Vox populi

Published March 22, 2023

OUR current, ostensibly democratic political dispensation seems in quite a hurry to metamorphose into a classical Third World dictatorship. With the PDM government closing ranks with the military over what appears to be a shared agenda to punish the PTI for its transgressions — some real, others completely imaginary — a dangerous precedent is about to be set.

It may poison Pakistani democracy for years to come. Just days after PML-N’s vice president Maryam Nawaz started dictating to the government that the country’s largest political party ought to be considered and treated as a terrorist outfit, Islamabad’s entire narrative machinery has been unable to talk about anything else.

The state, too, has appeared quite eager to oblige, sanctioning and launching a sweeping crackdown on the PTI’s workers and second-tier leadership, pulling them from their homes and workplaces and threatening them or booking them under charges as extreme as terrorism.

That this gradual dismantling of the edifice of our democracy is being overseen and cheered on by the father-daughter duo who, merely years ago, were clamouring for public support with the ‘Vote ko izzat do’ (respect the vote) slogan, is a grave and regrettable tragedy.

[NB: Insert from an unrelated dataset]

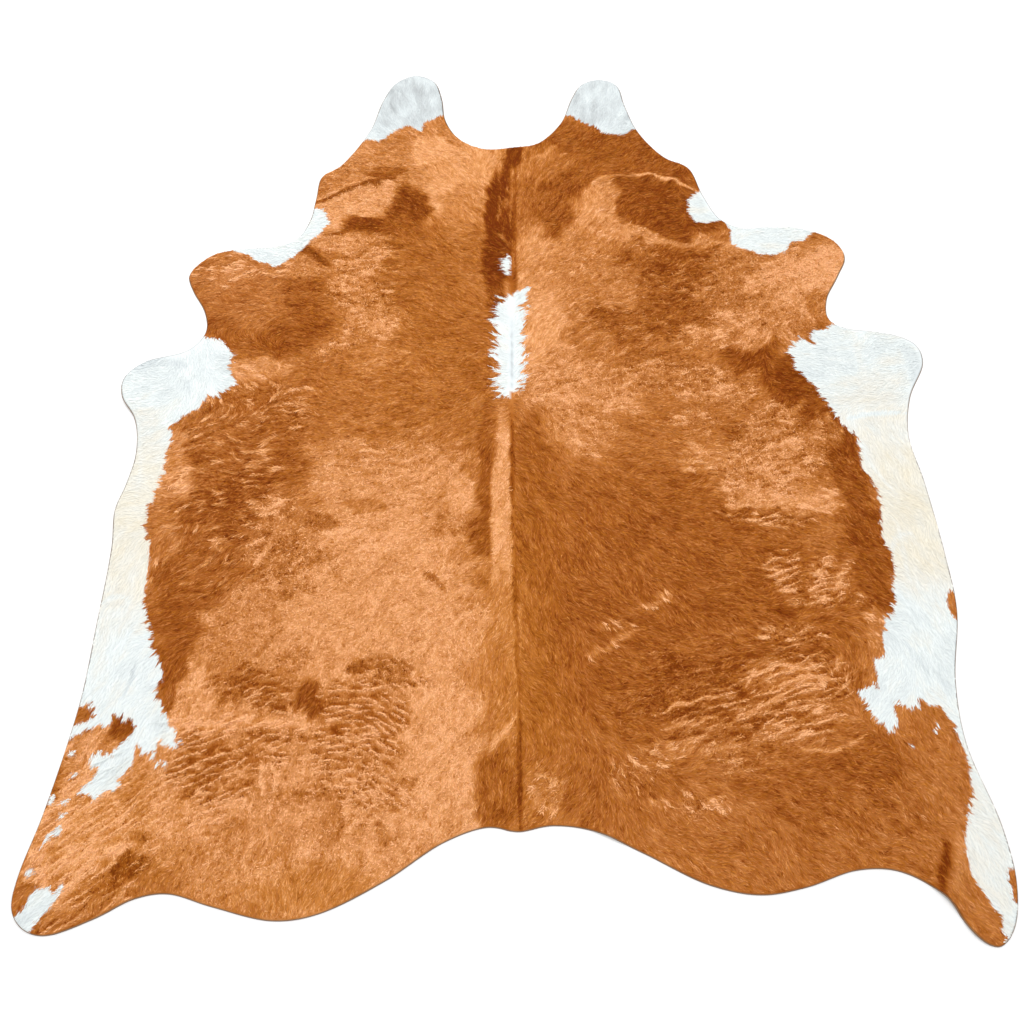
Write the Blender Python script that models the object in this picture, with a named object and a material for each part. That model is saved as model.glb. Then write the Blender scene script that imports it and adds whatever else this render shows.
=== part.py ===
"""A cowhide rug, laid flat: one whole tanned hide, leather below and short lying hair above.

The hide is one sheet about 6 mm thick. Its rim is a smooth closed curve through the places of the
two tables below, measured along and across the spine. Its folds are the low creases of the neck,
the spine, the leg roots and the lifted rims, and between them it lies flat on its underside.
"""

from math import ceil, cos, hypot, pi

import bmesh
import bpy
from mathutils import Vector

# Driving sizes, in metres.
HIDE_THICKNESS = 0.006  # 2.5 mm of leather and 3.5 mm of lying hair
RIM_ROUNDING = 0.0022  # the hair rounds off the top of the rim
RIM_SEGMENTS = 2
RIM_STEP = 0.022  # spacing of the points along the rim
NET_STEP = 0.085  # spacing of the cuts across the flat field
FOLD_CUTS = (-1.0, -0.5, 0.0, 0.5, 1.0)  # cuts beside a crease, in half-widths of it
LIFT_CUTS = (0.35, 0.7)  # cuts across a lifted rim, in radii of it
CURVE_STEPS = 24  # steps between two places of the rim before it is spaced out
MERGE_DISTANCE = 0.0004

# The rim from the neck to the tail. "out" is the distance from the spine, and "up" is the
# distance from the tail root towards the neck.
RIM_COLUMNS = ("place", "out", "up")
RIGHT_RIM = (
    ("neck dip side", 0.060, 1.895),
    ("cheek root, inner", 0.130, 1.975),
    ("cheek, inner", 0.165, 2.075),
    ("cheek tip, inner", 0.195, 2.130),
    ("cheek tip", 0.250, 2.151),
    ("cheek tip, outer", 0.300, 2.128),
    ("cheek, outer", 0.321, 2.045),
    ("cheek root, outer", 0.355, 1.940),
    ("neck side", 0.425, 1.842),
    ("neck corner", 0.490, 1.802),
    ("neck below corner", 0.522, 1.705),
    ("neck notch", 0.565, 1.614),
    ("foreleg root", 0.620, 1.583),
    ("foreleg saddle", 0.690, 1.587),
    ("foreleg upper", 0.780, 1.582),
    ("foreleg corner", 0.865, 1.541),
    ("foreleg tip", 0.890, 1.485),
    ("foreleg lower", 0.860, 1.415),
    ("shoulder notch, upper", 0.821, 1.340),
    ("shoulder notch", 0.819, 1.277),
    ("breast root", 0.865, 1.247),
    ("breast upper", 0.982, 1.228),
    ("breast corner", 1.032, 1.197),
    ("breast tip", 1.041, 1.145),
    ("breast lower", 0.990, 1.040),
    ("flank hollow", 0.967, 0.930),
    ("belly, upper", 0.983, 0.800),
    ("belly", 0.997, 0.610),
    ("belly, lower", 0.998, 0.475),
    ("flank, lower", 0.963, 0.310),
    ("thigh hollow", 0.960, 0.175),
    ("thigh", 1.000, 0.007),
    ("shank", 1.006, -0.105),
    ("hock, outer", 0.982, -0.190),
    ("hock", 0.945, -0.222),
    ("hock, inner", 0.905, -0.203),
    ("hind leg root", 0.852, -0.126),
    ("hind arch, outer", 0.775, -0.083),
    ("hind arch", 0.690, -0.080),
    ("rump, outer", 0.580, -0.113),
    ("rump", 0.487, -0.127),
    ("rump, inner", 0.385, -0.108),
    ("tail slope", 0.255, -0.047),
    ("tail shoulder", 0.155, -0.004),
    ("tail side", 0.070, 0.006),
)
LEFT_RIM = (
    ("neck dip side", 0.095, 1.875),
    ("cheek root, inner", 0.165, 1.914),
    ("cheek, inner", 0.206, 1.985),
    ("cheek upper, inner", 0.220, 2.075),
    ("cheek tip, inner", 0.245, 2.143),
    ("cheek tip", 0.300, 2.168),
    ("cheek tip, outer", 0.360, 2.135),
    ("cheek, outer", 0.395, 2.060),
    ("cheek root, outer", 0.425, 1.945),
    ("neck side", 0.503, 1.807),
    ("neck corner", 0.550, 1.769),
    ("neck below corner", 0.560, 1.690),
    ("neck above notch", 0.570, 1.610),
    ("neck notch", 0.600, 1.545),
    ("foreleg root", 0.650, 1.520),
    ("foreleg saddle", 0.760, 1.508),
    ("foreleg corner", 0.825, 1.488),
    ("foreleg tip", 0.877, 1.423),
    ("foreleg lower", 0.862, 1.373),
    ("shoulder notch, upper", 0.820, 1.300),
    ("shoulder notch", 0.809, 1.237),
    ("breast root", 0.845, 1.183),
    ("breast upper", 0.955, 1.144),
    ("breast tip", 0.998, 1.095),
    ("breast lower", 0.990, 1.037),
    ("flank hollow, upper", 0.950, 0.975),
    ("flank hollow", 0.932, 0.880),
    ("belly, upper", 0.942, 0.795),
    ("belly", 0.957, 0.727),
    ("belly, lower", 0.948, 0.630),
    ("flank, lower", 0.949, 0.430),
    ("thigh hollow", 0.953, 0.260),
    ("thigh", 0.985, 0.030),
    ("shank", 1.011, -0.095),
    ("hock, outer", 1.008, -0.155),
    ("hock", 0.980, -0.190),
    ("hock, inner", 0.935, -0.202),
    ("hind leg root", 0.840, -0.170),
    ("hind arch, outer", 0.770, -0.135),
    ("hind arch", 0.705, -0.125),
    ("rump, outer", 0.612, -0.149),
    ("rump", 0.488, -0.175),
    ("rump, inner", 0.400, -0.163),
    ("tail slope", 0.270, -0.102),
    ("tail shoulder", 0.150, -0.026),
    ("tail side", 0.060, 0.003),
)
NECK_DIP = (0.000, 1.882)
TAIL_ROOT = (0.000, -0.006)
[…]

One expected Nawaz Sharif and Maryam Nawaz to show at least a perfunctory commitment to their professed principles once the PML-N returned to power; instead, the government in Islamabad seems to be borrowing even its vocabulary from a dictator’s playbook.

In no self-respecting democracy does a government talk about ‘purging’ the country of its rivals, or consider banning a political party by declaring it either a ‘terrorist’ outfit or a “gang of miscreants trained by banned organisations”, as the Monday meetings did. These are the fantasies of authoritarians and absolutists, not politicians selected to rule by vox populi.

We hear now that the military leadership and government have decided between themselves that elections to all assemblies ought to be held simultaneously. If the decision has been taken, then elections must be called immediately.

The Constitution explicitly calls for elections to the assemblies of Punjab and Khyber Pakhtunkhwa within 90 days of the dissolution of their respective assemblies. The Supreme Court, too, has only recently reiterated that prescription. If all elections are to be held together, they must be held within this timeline.

They should remember that no force will be enough to legitimise their actions if they are deemed to have conspired together to subvert the Constitution just to prevent the PTI from securing a mandate from the public. If the PML-N will not see reason, the other parties should reconsider their role in this ugly game.

History will not judge kindly those who throw the laws of this land in the bin in their blind desperation to keep just one man and one political party away from power.